(Records contained in a dataset)
BEGIN

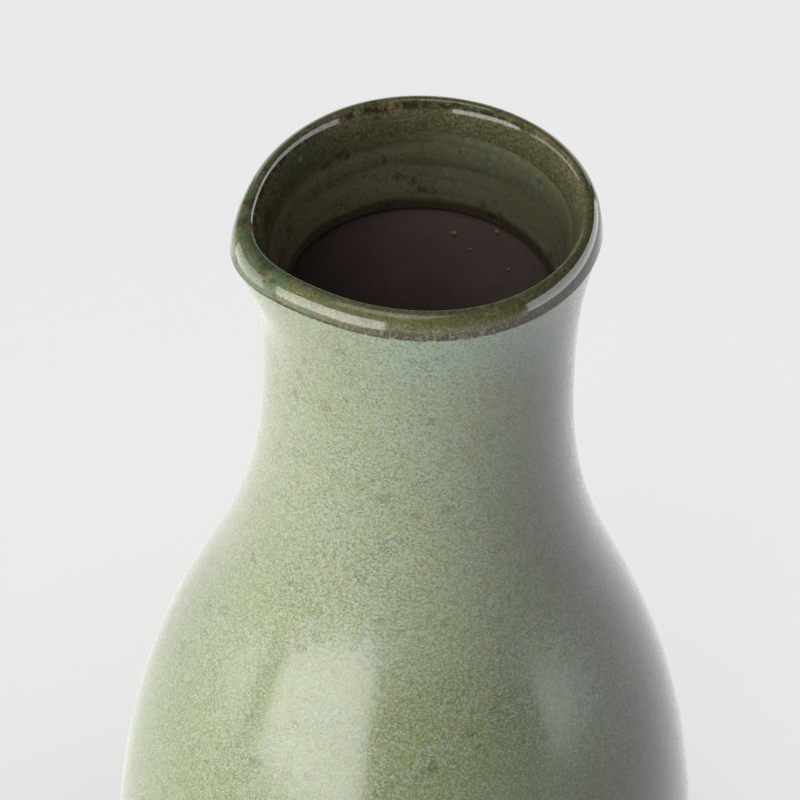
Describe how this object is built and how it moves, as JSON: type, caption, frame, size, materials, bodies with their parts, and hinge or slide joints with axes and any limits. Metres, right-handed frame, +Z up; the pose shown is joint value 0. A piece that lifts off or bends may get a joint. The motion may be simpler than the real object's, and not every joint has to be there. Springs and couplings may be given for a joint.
{
  "type": "sake bottle",
  "caption": "Pear-shaped stoneware bottle with a slim neck and a rounded lip drawn out into a small pouring spout, glazed outside and in the throat.",
  "frame": {"origin": "centre of the foot on the table", "axes": "+Z up along the bottle's axis, -X towards the pouring spout"},
  "size_m": [0.0826, 0.0826, 0.17],
  "materials": {
    "bare_clay": "matte, bare brown stoneware",
    "sage_glaze": "satin gloss, pale sage green with fine turquoise and yellow-green grains",
    "olive_lip_glaze": "gloss, dark olive green that breaks to brown on the edges",
    "olive_throat_glaze": "gloss, dark mottled olive green",
    "amber_splash": "gloss, amber yellow"
  },
  "bodies": {
    "root": {"clay_body": "bare_clay", "outer_glaze": "sage_glaze", "lip_glaze": "olive_lip_glaze", "throat_glaze": "olive_throat_glaze", "glaze_spatter": "amber_splash"}
  },
  "joints": []
}
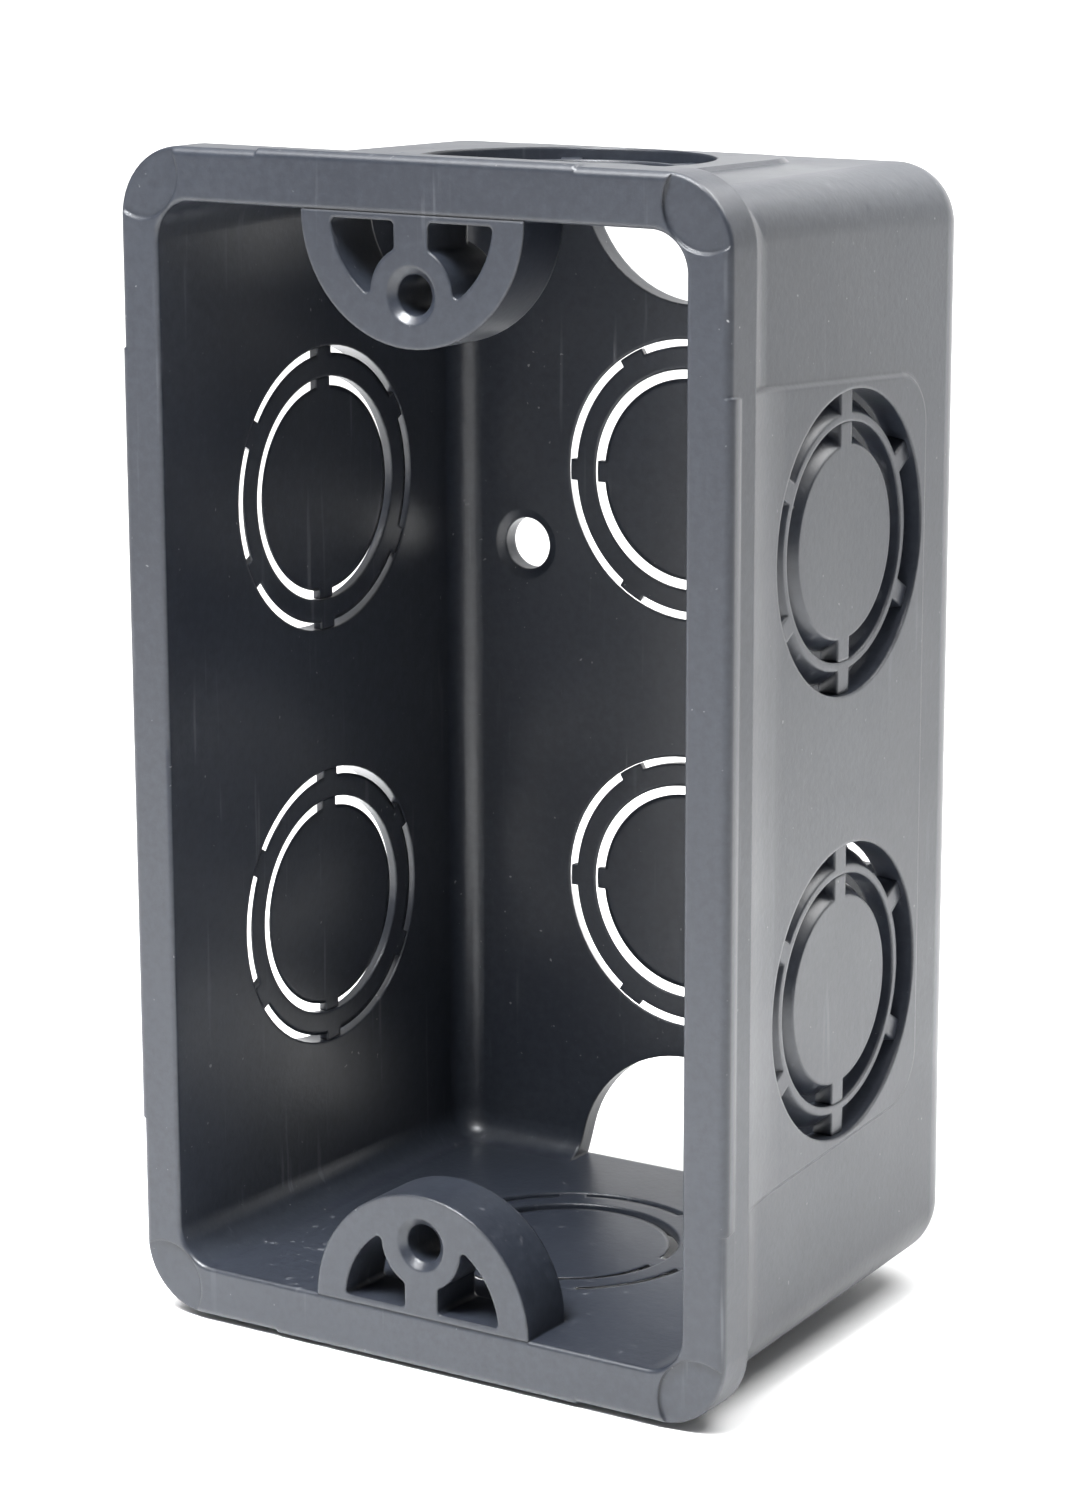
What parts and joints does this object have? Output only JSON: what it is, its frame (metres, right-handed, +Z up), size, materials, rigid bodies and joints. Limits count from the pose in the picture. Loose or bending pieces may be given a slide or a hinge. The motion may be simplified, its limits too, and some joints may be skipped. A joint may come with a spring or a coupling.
{
  "type": "electrical junction box",
  "caption": "Deep rectangular moulded wiring box, open at the front, with screw lugs at top and bottom and two-size round conduit knockouts in every wall.",
  "frame": {"origin": "middle of the two device screw holes, on the plane of the mouth", "axes": "+X to the right seen from the front, +Y from the mouth to the back, +Z up"},
  "size_m": [0.0618, 0.0475, 0.1064],
  "materials": {
    "box_pvc": "satin dark blue-grey rigid PVC, as moulded",
    "knockout_pvc": "satin dark blue-grey rigid PVC, as moulded"
  },
  "bodies": {
    "box": {"box_body": "box_pvc"},
    "left_upper_ring": {"knockout_left_upper_ring": "knockout_pvc"},
    "left_upper_disc": {"knockout_left_upper_disc": "knockout_pvc"},
    "left_lower_ring": {"knockout_left_lower_ring": "knockout_pvc"},
    "left_lower_disc": {"knockout_left_lower_disc": "knockout_pvc"},
    "right_upper_ring": {"knockout_right_upper_ring": "knockout_pvc"},
    "right_upper_disc": {"knockout_right_upper_disc": "knockout_pvc"},
    "right_lower_ring": {"knockout_right_lower_ring": "knockout_pvc"},
    "right_lower_disc": {"knockout_right_lower_disc": "knockout_pvc"},
    "back_upper_ring": {"knockout_back_upper_ring": "knockout_pvc"},
    "back_upper_disc": {"knockout_back_upper_disc": "knockout_pvc"},
    "back_lower_ring": {"knockout_back_lower_ring": "knockout_pvc"},
    "back_lower_disc": {"knockout_back_lower_disc": "knockout_pvc"},
    "top_ring": {"knockout_top_ring": "knockout_pvc"},
    "top_disc": {"knockout_top_disc": "knockout_pvc"},
    "bottom_ring": {"knockout_bottom_ring": "knockout_pvc"},
    "bottom_disc": {"knockout_bottom_disc": "knockout_pvc"}
  },
  "joints": [
    {"name": "left_upper_ring_break_out", "type": "slide", "parent": "box", "child": "left_upper_ring", "axis": [-0.9998, 0.0175, 0], "range_m": [0, 0.015]},
    {"name": "left_upper_disc_break_out", "type": "slide", "parent": "left_upper_ring", "child": "left_upper_disc", "axis": [-0.9998, 0.0175, 0], "range_m": [0, 0.015]},
    {"name": "left_lower_ring_break_out", "type": "slide", "parent": "box", "child": "left_lower_ring", "axis": [-0.9998, 0.0175, 0], "range_m": [0, 0.015]},
    {"name": "left_lower_disc_break_out", "type": "slide", "parent": "left_lower_ring", "child": "left_lower_disc", "axis": [-0.9998, 0.0175, 0], "range_m": [0, 0.015]},
    {"name": "right_upper_ring_break_out", "type": "slide", "parent": "box", "child": "right_upper_ring", "axis": [0.9998, 0.0175, 0], "range_m": [0, 0.015]},
    {"name": "right_upper_disc_break_out", "type": "slide", "parent": "right_upper_ring", "child": "right_upper_disc", "axis": [0.9998, 0.0175, 0], "range_m": [0, 0.015]},
    {"name": "right_lower_ring_break_out", "type": "slide", "parent": "box", "child": "right_lower_ring", "axis": [0.9998, 0.0175, 0], "range_m": [0, 0.015]},
    {"name": "right_lower_disc_break_out", "type": "slide", "parent": "right_lower_ring", "child": "right_lower_disc", "axis": [0.9998, 0.0175, 0], "range_m": [0, 0.015]},
    {"name": "back_upper_ring_break_out", "type": "slide", "parent": "box", "child": "back_upper_ring", "axis": [0, 1, 0], "range_m": [0, 0.015]},
    {"name": "back_upper_disc_break_out", "type": "slide", "parent": "back_upper_ring", "child": "back_upper_disc", "axis": [0, 1, 0], "range_m": [0, 0.015]},
    {"name": "back_lower_ring_break_out", "type": "slide", "parent": "box", "child": "back_lower_ring", "axis": [0, 1, 0], "range_m": [0, 0.015]},
    {"name": "back_lower_disc_break_out", "type": "slide", "parent": "back_lower_ring", "child": "back_lower_disc", "axis": [0, 1, 0], "range_m": [0, 0.015]},
    {"name": "top_ring_break_out", "type": "slide", "parent": "box", "child": "top_ring", "axis": [0, 0, 1], "range_m": [0, 0.015]},
    {"name": "top_disc_break_out", "type": "slide", "parent": "top_ring", "child": "top_disc", "axis": [0, 0, 1], "range_m": [0, 0.015]},
    {"name": "bottom_ring_break_out", "type": "slide", "parent": "box", "child": "bottom_ring", "axis": [0, 0, -1], "range_m": [0, 0.015]},
    {"name": "bottom_disc_break_out", "type": "slide", "parent": "bottom_ring", "child": "bottom_disc", "axis": [0, 0, -1], "range_m": [0, 0.015]}
  ]
}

END

▶ Given instruction:
Please give back all of the records exactly as written.

▶ Solution below:
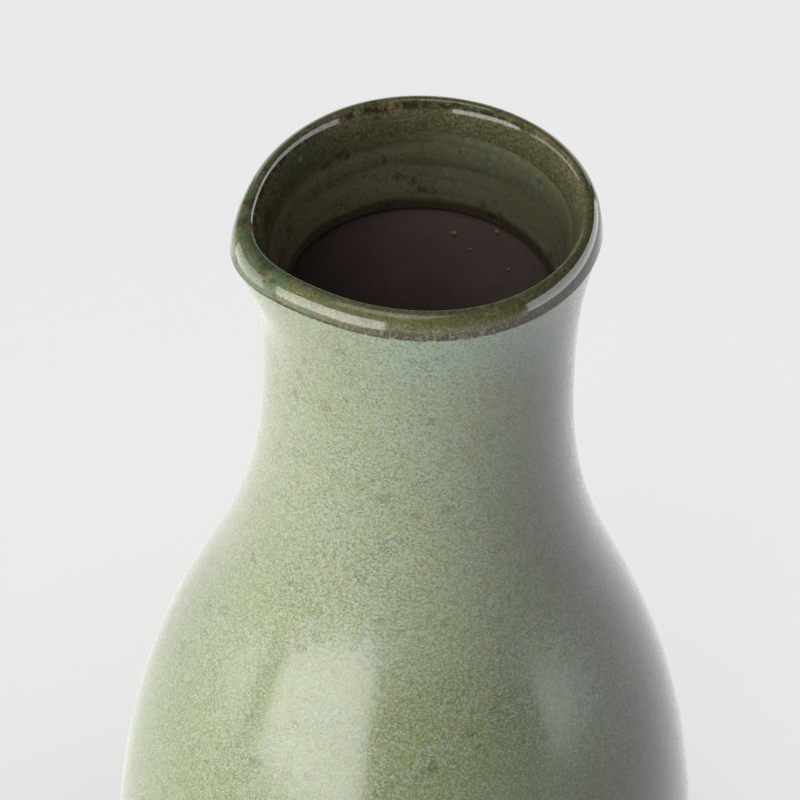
Describe how this object is built and how it moves, as JSON: type, caption, frame, size, materials, bodies with their parts, and hinge or slide joints with axes and any limits. Metres, right-handed frame, +Z up; the pose shown is joint value 0. A piece that lifts off or bends may get a joint. The motion may be simpler than the real object's, and not every joint has to be there. Springs and couplings may be given for a joint.
{
  "type": "sake bottle",
  "caption": "Pear-shaped stoneware bottle with a slim neck and a rounded lip drawn out into a small pouring spout, glazed outside and in the throat.",
  "frame": {"origin": "centre of the foot on the table", "axes": "+Z up along the bottle's axis, -X towards the pouring spout"},
  "size_m": [0.0826, 0.0826, 0.17],
  "materials": {
    "bare_clay": "matte, bare brown stoneware",
    "sage_glaze": "satin gloss, pale sage green with fine turquoise and yellow-green grains",
    "olive_lip_glaze": "gloss, dark olive green that breaks to brown on the edges",
    "olive_throat_glaze": "gloss, dark mottled olive green",
    "amber_splash": "gloss, amber yellow"
  },
  "bodies": {
    "root": {"clay_body": "bare_clay", "outer_glaze": "sage_glaze", "lip_glaze": "olive_lip_glaze", "throat_glaze": "olive_throat_glaze", "glaze_spatter": "amber_splash"}
  },
  "joints": []
}
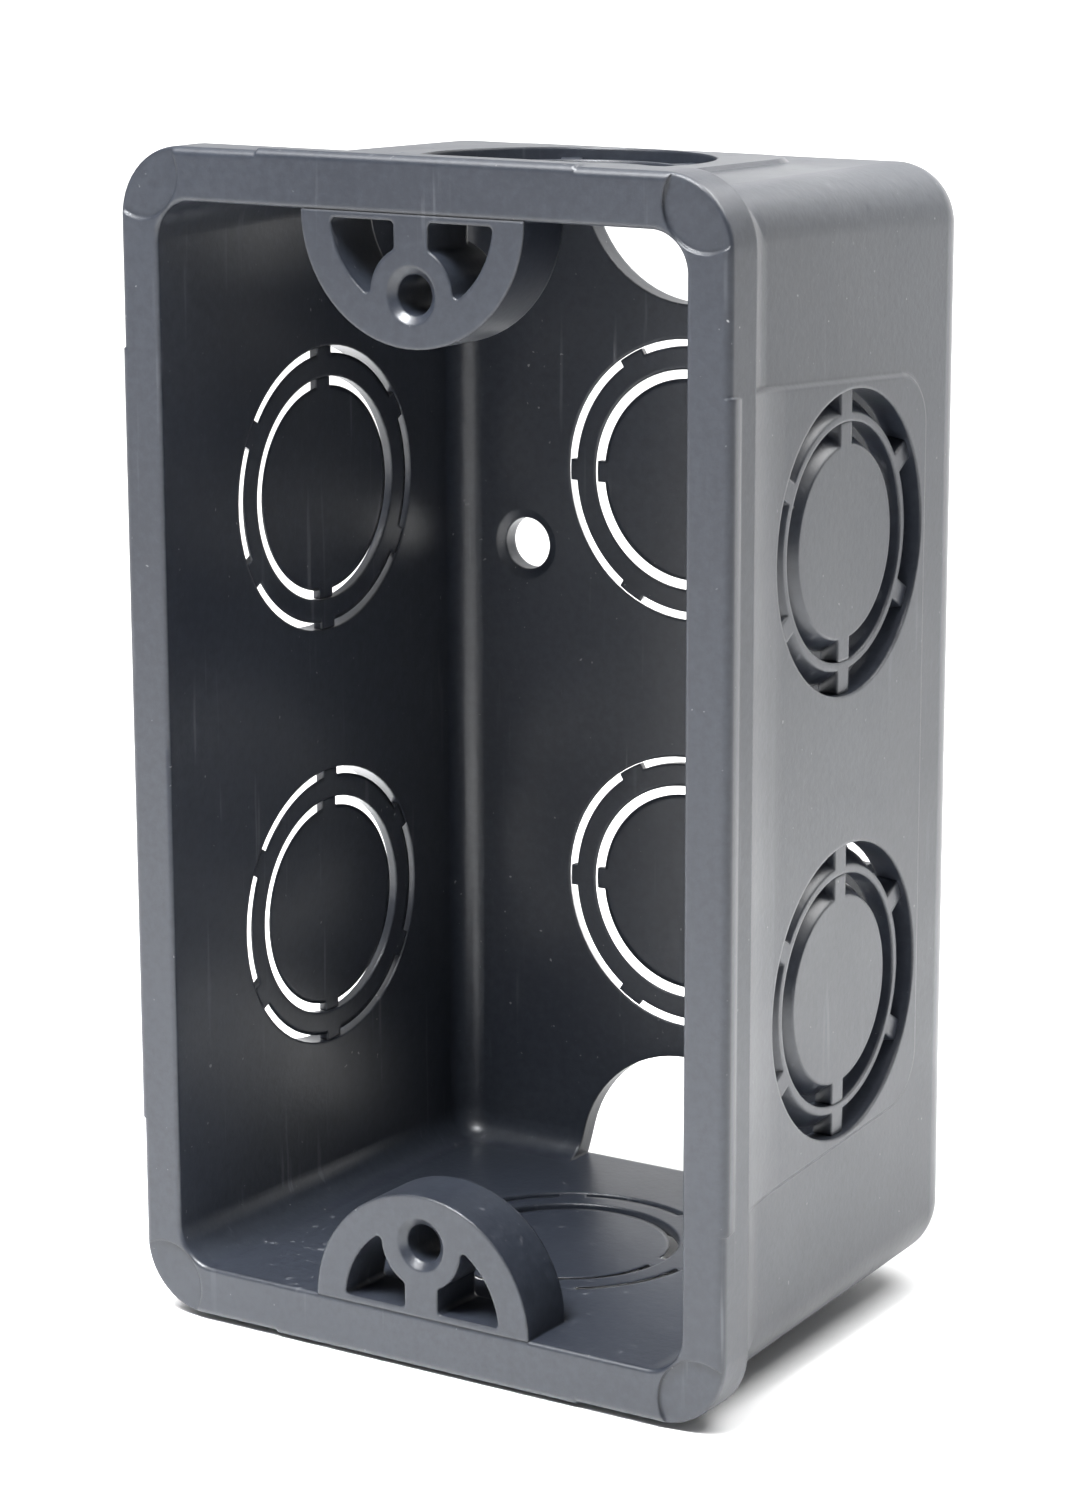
What parts and joints does this object have? Output only JSON: what it is, its frame (metres, right-handed, +Z up), size, materials, rigid bodies and joints. Limits count from the pose in the picture. Loose or bending pieces may be given a slide or a hinge. The motion may be simplified, its limits too, and some joints may be skipped. A joint may come with a spring or a coupling.
{
  "type": "electrical junction box",
  "caption": "Deep rectangular moulded wiring box, open at the front, with screw lugs at top and bottom and two-size round conduit knockouts in every wall.",
  "frame": {"origin": "middle of the two device screw holes, on the plane of the mouth", "axes": "+X to the right seen from the front, +Y from the mouth to the back, +Z up"},
  "size_m": [0.0618, 0.0475, 0.1064],
  "materials": {
    "box_pvc": "satin dark blue-grey rigid PVC, as moulded",
    "knockout_pvc": "satin dark blue-grey rigid PVC, as moulded"
  },
  "bodies": {
    "box": {"box_body": "box_pvc"},
    "left_upper_ring": {"knockout_left_upper_ring": "knockout_pvc"},
    "left_upper_disc": {"knockout_left_upper_disc": "knockout_pvc"},
    "left_lower_ring": {"knockout_left_lower_ring": "knockout_pvc"},
    "left_lower_disc": {"knockout_left_lower_disc": "knockout_pvc"},
    "right_upper_ring": {"knockout_right_upper_ring": "knockout_pvc"},
    "right_upper_disc": {"knockout_right_upper_disc": "knockout_pvc"},
    "right_lower_ring": {"knockout_right_lower_ring": "knockout_pvc"},
    "right_lower_disc": {"knockout_right_lower_disc": "knockout_pvc"},
    "back_upper_ring": {"knockout_back_upper_ring": "knockout_pvc"},
    "back_upper_disc": {"knockout_back_upper_disc": "knockout_pvc"},
    "back_lower_ring": {"knockout_back_lower_ring": "knockout_pvc"},
    "back_lower_disc": {"knockout_back_lower_disc": "knockout_pvc"},
    "top_ring": {"knockout_top_ring": "knockout_pvc"},
    "top_disc": {"knockout_top_disc": "knockout_pvc"},
    "bottom_ring": {"knockout_bottom_ring": "knockout_pvc"},
    "bottom_disc": {"knockout_bottom_disc": "knockout_pvc"}
  },
  "joints": [
    {"name": "left_upper_ring_break_out", "type": "slide", "parent": "box", "child": "left_upper_ring", "axis": [-0.9998, 0.0175, 0], "range_m": [0, 0.015]},
    {"name": "left_upper_disc_break_out", "type": "slide", "parent": "left_upper_ring", "child": "left_upper_disc", "axis": [-0.9998, 0.0175, 0], "range_m": [0, 0.015]},
    {"name": "left_lower_ring_break_out", "type": "slide", "parent": "box", "child": "left_lower_ring", "axis": [-0.9998, 0.0175, 0], "range_m": [0, 0.015]},
    {"name": "left_lower_disc_break_out", "type": "slide", "parent": "left_lower_ring", "child": "left_lower_disc", "axis": [-0.9998, 0.0175, 0], "range_m": [0, 0.015]},
    {"name": "right_upper_ring_break_out", "type": "slide", "parent": "box", "child": "right_upper_ring", "axis": [0.9998, 0.0175, 0], "range_m": [0, 0.015]},
    {"name": "right_upper_disc_break_out", "type": "slide", "parent": "right_upper_ring", "child": "right_upper_disc", "axis": [0.9998, 0.0175, 0], "range_m": [0, 0.015]},
    {"name": "right_lower_ring_break_out", "type": "slide", "parent": "box", "child": "right_lower_ring", "axis": [0.9998, 0.0175, 0], "range_m": [0, 0.015]},
    {"name": "right_lower_disc_break_out", "type": "slide", "parent": "right_lower_ring", "child": "right_lower_disc", "axis": [0.9998, 0.0175, 0], "range_m": [0, 0.015]},
    {"name": "back_upper_ring_break_out", "type": "slide", "parent": "box", "child": "back_upper_ring", "axis": [0, 1, 0], "range_m": [0, 0.015]},
    {"name": "back_upper_disc_break_out", "type": "slide", "parent": "back_upper_ring", "child": "back_upper_disc", "axis": [0, 1, 0], "range_m": [0, 0.015]},
    {"name": "back_lower_ring_break_out", "type": "slide", "parent": "box", "child": "back_lower_ring", "axis": [0, 1, 0], "range_m": [0, 0.015]},
    {"name": "back_lower_disc_break_out", "type": "slide", "parent": "back_lower_ring", "child": "back_lower_disc", "axis": [0, 1, 0], "range_m": [0, 0.015]},
    {"name": "top_ring_break_out", "type": "slide", "parent": "box", "child": "top_ring", "axis": [0, 0, 1], "range_m": [0, 0.015]},
    {"name": "top_disc_break_out", "type": "slide", "parent": "top_ring", "child": "top_disc", "axis": [0, 0, 1], "range_m": [0, 0.015]},
    {"name": "bottom_ring_break_out", "type": "slide", "parent": "box", "child": "bottom_ring", "axis": [0, 0, -1], "range_m": [0, 0.015]},
    {"name": "bottom_disc_break_out", "type": "slide", "parent": "bottom_ring", "child": "bottom_disc", "axis": [0, 0, -1], "range_m": [0, 0.015]}
  ]
}